* [TASK STATEMENT] Among the lines below, keep only those from the one containing "# ---- the whole" through the one containing "for node in", and reproduce them exactly.

* [INFORMATION PROVIDED]

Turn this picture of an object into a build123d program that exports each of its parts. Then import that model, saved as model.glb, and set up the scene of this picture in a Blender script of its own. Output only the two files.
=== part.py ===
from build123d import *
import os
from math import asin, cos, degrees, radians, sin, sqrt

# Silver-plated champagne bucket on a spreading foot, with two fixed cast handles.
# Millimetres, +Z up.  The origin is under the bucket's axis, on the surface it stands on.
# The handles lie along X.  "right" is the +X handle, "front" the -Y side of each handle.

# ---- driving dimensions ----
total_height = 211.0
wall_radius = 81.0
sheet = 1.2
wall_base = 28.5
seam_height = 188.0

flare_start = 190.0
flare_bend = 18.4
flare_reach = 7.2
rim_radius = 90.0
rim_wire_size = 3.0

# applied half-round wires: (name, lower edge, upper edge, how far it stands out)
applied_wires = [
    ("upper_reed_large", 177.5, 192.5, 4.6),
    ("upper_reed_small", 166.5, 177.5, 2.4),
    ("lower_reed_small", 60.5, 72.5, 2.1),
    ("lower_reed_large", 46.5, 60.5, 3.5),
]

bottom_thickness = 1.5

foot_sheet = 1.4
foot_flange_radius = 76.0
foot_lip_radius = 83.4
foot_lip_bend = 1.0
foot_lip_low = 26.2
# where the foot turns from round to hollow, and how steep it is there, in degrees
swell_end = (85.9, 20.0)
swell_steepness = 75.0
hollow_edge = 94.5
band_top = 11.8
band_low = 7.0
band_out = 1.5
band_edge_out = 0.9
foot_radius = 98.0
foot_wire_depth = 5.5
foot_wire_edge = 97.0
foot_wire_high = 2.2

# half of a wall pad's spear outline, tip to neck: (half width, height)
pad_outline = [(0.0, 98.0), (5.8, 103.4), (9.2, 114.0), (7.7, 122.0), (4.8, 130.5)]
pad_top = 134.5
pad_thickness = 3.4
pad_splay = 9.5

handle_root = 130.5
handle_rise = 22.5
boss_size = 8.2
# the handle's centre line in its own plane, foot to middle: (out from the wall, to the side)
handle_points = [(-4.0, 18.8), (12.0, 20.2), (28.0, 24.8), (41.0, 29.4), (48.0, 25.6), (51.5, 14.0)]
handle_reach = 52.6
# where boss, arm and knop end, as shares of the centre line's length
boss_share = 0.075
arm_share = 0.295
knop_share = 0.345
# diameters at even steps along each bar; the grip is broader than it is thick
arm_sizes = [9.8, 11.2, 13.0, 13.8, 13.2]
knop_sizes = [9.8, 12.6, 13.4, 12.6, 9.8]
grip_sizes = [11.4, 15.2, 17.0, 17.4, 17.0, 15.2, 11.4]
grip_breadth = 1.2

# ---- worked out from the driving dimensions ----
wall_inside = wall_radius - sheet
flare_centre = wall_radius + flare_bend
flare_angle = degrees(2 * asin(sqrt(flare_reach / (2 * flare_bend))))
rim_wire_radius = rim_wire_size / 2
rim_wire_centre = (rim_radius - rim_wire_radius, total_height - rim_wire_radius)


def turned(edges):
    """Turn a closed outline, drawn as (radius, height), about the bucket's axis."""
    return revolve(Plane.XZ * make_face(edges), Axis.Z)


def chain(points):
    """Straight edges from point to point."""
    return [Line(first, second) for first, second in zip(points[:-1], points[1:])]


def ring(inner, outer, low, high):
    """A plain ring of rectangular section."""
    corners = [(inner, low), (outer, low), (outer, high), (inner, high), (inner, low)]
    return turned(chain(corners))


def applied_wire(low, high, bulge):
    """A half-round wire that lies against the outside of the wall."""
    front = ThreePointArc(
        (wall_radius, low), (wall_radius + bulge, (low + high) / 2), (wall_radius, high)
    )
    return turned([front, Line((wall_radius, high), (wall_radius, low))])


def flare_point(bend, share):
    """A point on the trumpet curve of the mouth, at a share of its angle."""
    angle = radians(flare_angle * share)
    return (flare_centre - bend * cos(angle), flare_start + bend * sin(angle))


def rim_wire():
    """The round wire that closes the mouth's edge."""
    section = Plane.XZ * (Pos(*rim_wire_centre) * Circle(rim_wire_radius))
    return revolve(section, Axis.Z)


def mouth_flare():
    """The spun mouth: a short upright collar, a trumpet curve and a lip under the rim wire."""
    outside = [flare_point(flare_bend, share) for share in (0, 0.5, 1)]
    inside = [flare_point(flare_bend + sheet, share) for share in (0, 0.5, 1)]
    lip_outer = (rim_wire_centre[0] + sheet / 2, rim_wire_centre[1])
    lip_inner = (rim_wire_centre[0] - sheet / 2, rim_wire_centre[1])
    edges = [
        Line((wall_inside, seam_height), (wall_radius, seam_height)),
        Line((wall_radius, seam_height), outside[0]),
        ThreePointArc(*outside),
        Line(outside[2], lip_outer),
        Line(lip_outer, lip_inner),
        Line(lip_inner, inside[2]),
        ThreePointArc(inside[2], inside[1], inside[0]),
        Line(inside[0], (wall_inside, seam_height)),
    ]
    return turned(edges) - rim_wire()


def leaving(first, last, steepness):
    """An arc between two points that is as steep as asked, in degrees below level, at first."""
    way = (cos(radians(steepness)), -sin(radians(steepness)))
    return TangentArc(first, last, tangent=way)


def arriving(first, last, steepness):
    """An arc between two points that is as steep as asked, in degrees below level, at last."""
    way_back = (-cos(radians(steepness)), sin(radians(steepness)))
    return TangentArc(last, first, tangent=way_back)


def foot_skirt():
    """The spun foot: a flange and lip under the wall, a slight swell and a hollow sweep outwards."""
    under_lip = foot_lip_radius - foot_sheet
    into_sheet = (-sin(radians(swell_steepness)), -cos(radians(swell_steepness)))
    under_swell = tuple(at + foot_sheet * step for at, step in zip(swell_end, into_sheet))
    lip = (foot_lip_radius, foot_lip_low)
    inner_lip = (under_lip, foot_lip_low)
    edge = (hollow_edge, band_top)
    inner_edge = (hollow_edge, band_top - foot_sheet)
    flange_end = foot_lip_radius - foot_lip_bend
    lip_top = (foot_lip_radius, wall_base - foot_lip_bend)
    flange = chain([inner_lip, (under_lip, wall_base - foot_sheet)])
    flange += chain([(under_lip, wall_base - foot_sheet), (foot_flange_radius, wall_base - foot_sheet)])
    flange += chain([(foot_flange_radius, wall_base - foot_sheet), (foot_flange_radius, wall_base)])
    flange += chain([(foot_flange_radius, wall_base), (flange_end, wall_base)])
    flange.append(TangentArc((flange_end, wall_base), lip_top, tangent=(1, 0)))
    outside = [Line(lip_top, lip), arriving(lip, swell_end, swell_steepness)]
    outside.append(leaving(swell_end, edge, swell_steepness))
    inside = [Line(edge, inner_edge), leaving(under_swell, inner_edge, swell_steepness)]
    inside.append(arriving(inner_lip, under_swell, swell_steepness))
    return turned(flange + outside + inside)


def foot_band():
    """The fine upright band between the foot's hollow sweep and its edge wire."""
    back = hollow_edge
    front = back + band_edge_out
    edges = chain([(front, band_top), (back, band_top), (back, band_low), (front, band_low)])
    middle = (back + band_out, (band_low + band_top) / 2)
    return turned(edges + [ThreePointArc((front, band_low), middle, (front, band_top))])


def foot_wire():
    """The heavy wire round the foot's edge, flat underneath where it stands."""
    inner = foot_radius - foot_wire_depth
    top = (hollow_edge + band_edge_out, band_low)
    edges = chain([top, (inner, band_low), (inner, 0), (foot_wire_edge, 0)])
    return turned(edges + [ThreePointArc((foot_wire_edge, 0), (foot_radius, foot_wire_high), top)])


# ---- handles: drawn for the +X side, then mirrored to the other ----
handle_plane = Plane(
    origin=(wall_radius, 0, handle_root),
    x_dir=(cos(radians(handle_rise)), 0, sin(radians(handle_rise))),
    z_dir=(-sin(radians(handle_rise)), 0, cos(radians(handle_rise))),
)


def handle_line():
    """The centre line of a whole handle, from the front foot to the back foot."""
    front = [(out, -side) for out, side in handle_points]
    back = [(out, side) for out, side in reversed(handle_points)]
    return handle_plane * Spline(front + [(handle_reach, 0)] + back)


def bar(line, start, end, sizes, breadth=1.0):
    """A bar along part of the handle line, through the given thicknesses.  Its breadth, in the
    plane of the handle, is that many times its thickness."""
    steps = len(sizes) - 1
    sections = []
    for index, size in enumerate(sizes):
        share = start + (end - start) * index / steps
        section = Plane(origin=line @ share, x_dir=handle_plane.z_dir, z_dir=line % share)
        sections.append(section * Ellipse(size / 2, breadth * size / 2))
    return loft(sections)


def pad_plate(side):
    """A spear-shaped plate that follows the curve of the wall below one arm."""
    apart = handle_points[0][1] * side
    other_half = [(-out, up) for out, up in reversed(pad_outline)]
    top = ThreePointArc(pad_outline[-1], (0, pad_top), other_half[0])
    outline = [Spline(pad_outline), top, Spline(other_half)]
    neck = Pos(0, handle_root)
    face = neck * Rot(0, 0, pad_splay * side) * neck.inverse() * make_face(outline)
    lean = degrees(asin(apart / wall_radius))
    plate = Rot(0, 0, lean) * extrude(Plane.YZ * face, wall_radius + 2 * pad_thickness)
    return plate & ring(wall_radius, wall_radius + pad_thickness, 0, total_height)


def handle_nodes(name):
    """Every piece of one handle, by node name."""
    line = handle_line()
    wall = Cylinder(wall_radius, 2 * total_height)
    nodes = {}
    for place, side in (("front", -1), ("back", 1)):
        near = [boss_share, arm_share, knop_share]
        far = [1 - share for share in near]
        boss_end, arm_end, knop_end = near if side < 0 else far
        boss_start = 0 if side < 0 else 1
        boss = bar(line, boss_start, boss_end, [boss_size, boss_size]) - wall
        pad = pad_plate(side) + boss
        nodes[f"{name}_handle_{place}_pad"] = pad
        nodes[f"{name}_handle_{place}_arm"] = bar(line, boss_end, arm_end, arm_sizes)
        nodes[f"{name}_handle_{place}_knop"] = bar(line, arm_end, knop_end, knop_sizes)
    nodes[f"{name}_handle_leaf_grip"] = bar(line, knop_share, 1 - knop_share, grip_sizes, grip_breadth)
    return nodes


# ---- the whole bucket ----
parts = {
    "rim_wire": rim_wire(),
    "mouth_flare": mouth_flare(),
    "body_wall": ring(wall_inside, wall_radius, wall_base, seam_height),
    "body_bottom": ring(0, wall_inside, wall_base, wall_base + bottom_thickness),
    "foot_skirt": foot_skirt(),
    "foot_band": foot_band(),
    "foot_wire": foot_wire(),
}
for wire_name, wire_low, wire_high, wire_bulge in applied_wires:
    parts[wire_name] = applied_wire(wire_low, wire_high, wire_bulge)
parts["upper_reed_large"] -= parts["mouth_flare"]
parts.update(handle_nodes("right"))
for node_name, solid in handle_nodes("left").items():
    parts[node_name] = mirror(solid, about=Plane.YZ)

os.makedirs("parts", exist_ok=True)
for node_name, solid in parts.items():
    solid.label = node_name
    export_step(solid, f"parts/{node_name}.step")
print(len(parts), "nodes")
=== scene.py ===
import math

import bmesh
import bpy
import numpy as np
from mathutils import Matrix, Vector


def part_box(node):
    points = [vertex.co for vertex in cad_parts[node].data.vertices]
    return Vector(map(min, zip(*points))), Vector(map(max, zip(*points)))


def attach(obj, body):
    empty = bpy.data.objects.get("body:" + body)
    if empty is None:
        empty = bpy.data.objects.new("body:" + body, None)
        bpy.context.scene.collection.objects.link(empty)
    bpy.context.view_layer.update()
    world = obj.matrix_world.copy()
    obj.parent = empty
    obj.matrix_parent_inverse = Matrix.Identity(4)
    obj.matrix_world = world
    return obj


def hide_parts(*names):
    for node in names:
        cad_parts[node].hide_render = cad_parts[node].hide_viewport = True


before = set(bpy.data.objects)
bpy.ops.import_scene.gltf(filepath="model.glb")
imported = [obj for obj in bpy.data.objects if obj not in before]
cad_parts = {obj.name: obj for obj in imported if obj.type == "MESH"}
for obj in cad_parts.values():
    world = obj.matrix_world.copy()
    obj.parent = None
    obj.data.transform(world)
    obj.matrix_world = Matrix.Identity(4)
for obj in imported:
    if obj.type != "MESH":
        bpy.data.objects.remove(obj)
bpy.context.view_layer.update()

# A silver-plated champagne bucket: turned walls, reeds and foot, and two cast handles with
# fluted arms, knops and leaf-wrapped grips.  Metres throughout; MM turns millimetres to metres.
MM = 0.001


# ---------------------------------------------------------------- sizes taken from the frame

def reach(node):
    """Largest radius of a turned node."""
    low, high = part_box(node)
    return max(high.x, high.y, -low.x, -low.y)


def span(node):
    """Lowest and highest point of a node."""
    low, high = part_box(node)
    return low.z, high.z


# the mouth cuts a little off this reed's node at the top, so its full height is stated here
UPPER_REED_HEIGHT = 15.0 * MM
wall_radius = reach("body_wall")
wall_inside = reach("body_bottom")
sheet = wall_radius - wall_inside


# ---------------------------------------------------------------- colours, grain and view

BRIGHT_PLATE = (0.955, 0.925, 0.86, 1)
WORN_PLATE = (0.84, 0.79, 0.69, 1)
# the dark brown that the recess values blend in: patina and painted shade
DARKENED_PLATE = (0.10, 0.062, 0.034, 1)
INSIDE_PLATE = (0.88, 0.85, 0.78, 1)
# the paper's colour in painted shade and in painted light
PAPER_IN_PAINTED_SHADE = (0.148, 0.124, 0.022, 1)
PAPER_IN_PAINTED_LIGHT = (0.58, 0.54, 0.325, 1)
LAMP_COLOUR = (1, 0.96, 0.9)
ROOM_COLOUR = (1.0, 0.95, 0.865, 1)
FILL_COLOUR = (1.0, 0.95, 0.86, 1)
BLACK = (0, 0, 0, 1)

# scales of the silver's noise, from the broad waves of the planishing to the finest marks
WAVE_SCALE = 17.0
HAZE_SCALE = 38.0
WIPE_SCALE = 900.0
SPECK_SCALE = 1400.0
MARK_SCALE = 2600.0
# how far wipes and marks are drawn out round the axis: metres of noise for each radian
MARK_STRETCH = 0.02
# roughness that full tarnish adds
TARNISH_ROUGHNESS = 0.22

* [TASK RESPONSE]
# ---- the whole bucket ----
parts = {
    "rim_wire": rim_wire(),
    "mouth_flare": mouth_flare(),
    "body_wall": ring(wall_inside, wall_radius, wall_base, seam_height),
    "body_bottom": ring(0, wall_inside, wall_base, wall_base + bottom_thickness),
    "foot_skirt": foot_skirt(),
    "foot_band": foot_band(),
    "foot_wire": foot_wire(),
}
for wire_name, wire_low, wire_high, wire_bulge in applied_wires:
    parts[wire_name] = applied_wire(wire_low, wire_high, wire_bulge)
parts["upper_reed_large"] -= parts["mouth_flare"]
parts.update(handle_nodes("right"))
for node_name, solid in handle_nodes("left").items():
    parts[node_name] = mirror(solid, about=Plane.YZ)

os.makedirs("parts", exist_ok=True)
for node_name, solid in parts.items():
    solid.label = node_name
    export_step(solid, f"parts/{node_name}.step")
print(len(parts), "nodes")
=== scene.py ===
import math

import bmesh
import bpy
import numpy as np
from mathutils import Matrix, Vector


def part_box(node):
    points = [vertex.co for vertex in cad_parts[node].data.vertices]
    return Vector(map(min, zip(*points))), Vector(map(max, zip(*points)))


def attach(obj, body):
    empty = bpy.data.objects.get("body:" + body)
    if empty is None:
        empty = bpy.data.objects.new("body:" + body, None)
        bpy.context.scene.collection.objects.link(empty)
    bpy.context.view_layer.update()
    world = obj.matrix_world.copy()
    obj.parent = empty
    obj.matrix_parent_inverse = Matrix.Identity(4)
    obj.matrix_world = world
    return obj


def hide_parts(*names):
    for node in names:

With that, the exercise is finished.